Diário de Notícias  - 02 Jul 07

 

Gramática da polémica: da OTA ao TGV
João César das Neves

O novo aeroporto de Lisboa é já, indiscutivelmente, o mais controverso e atabalhoado processo de todas as nossas grandes infra-estruturas. Isso é dizer muito, pois Portugal tem tido uma impressionante história de erros de planeamento e desperdícios monstruosos, todos ligados a longas e tortuosas polémicas.

Se virmos com atenção, a confusão actual é bastante surpreendente. A solução do aeroporto da Ota tinha sido longamente estudada e aprovada por vários governos anteriores, como o ministro não se cansa de repetir. Ainda há poucos meses o actual Executivo pensava poder usar esse investimento como um incentivo simbólico da nova fase de desenvolvimento. Além disso, a obra não é a mais cara das propostas em debate, muito abaixo dos custos do TGV, e está longe de ser o maior disparate do tipo, com tal honra duvidosa a caber aos estádios de futebol do Euro 2004. Como se transformou esta proposta simples no maior pesadelo político do Governo?

A razão mais forte é a óbvia falta de convicção dos responsáveis. Se se perguntar por que razão se deve implantar o aeroporto na Ota, a resposta mais imediata é que os estudos técnicos assim o indicam. Ora em política só se invocam relatórios especializados quando faltam razões claras. O ministro é incapaz de apresentar um motivo simples, directo, compreensível para suportar tal decisão.

Por outro lado, são várias as objecções elementares e evidentes. A distância a Lisboa e o custo da execução, ambos muito maiores que as alternativas, são óbices que qualquer cidadão consegue entender. Depois, como o Governo descobriu amargamente, a técnica está longe de ser rigorosa, definitiva e indiscutível, existindo estudos e especialistas para todos os gostos. Esta combinação revelou-se explosiva.

Este primeiro elemento é importante porque se liga a um dos principais traços de carácter do Governo de José Sócrates.
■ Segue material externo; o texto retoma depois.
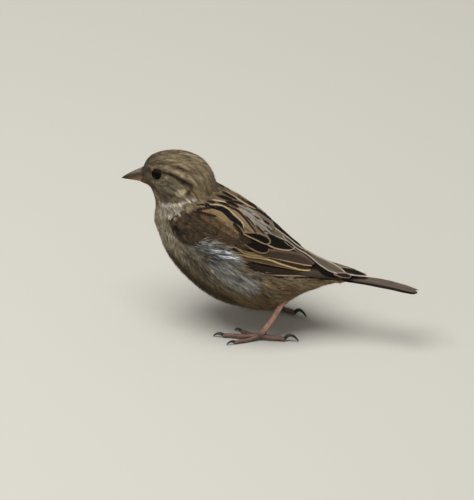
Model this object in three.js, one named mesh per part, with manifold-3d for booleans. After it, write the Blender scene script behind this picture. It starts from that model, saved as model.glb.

Desde o início os ministros enunciam princípios sólidos e propósitos sensatos, mas com pouca convicção e profundidade. Em geral (com excepções, como o ministro da Saúde), o Executivo parece citar estudos que não compreendeu ou anunciar medidas mal assimiladas. Por isso, a execução das reformas acaba por ser muito mais tardia e diluída do que a dureza da retórica inicial faria entender. Tem-se a sensação de que não seria difícil que o mesmo responsável estivesse a defender precisamente o contrário.

Mas há uma segunda razão para a monstruosa trapalhada da Ota, também ela ligada à identidade do Governo: o consulado de Sócrates só age com decisão e vigor no diálogo com grupos de pressão. É tradição que, quando perdem o sentido de Estado, os governos de direita cedam aos interesses privados, enquanto a esquerda se inclina para os sectores sociais. O problema é que em Portugal estes últimos são muitos mais e, embora recebam individualmente menos, acabam por representar uma factura muito maior, como descobriu amargamente o eng. Guterres, criando o buraco orçamental que ainda nos ameaça.

Esse défice tem forçado o actual Executivo socialista a enfrentar, contra naturam, municípios, empresas públicas e outros sorvedouros de dinheiros fiscais. Mas nos projectos infra-estruturais, como o aeroporto, ele pode manifestar os seus instintos naturais, reforçados pela herança da anterior encarnação. Assim, é patente que a solução da Ota pretende acomodar os desejos da TAP, câmaras municipais e construtoras, menosprezando os interesses do público, contribuintes e passageiros.

Por estas razões vivemos o paradoxo inesperado de ter um projecto mediano, sem erros monstruosos, criar mais polémicas que qualquer outro. Pelo contrário, no TGV vamos reviver uma situação mais comum. A linha de alta velocidade, embora custe mais do dobro do aeroporto, é justificada devido à necessidade de Portugal se ligar às redes transeuropeias. Temos pois uma razão estúpida para resolver um problema inexistente a custos astronómicos. Depois do complexo de Sines, do Alqueva e do Euro 2004, a isso estamos já bastante habituados.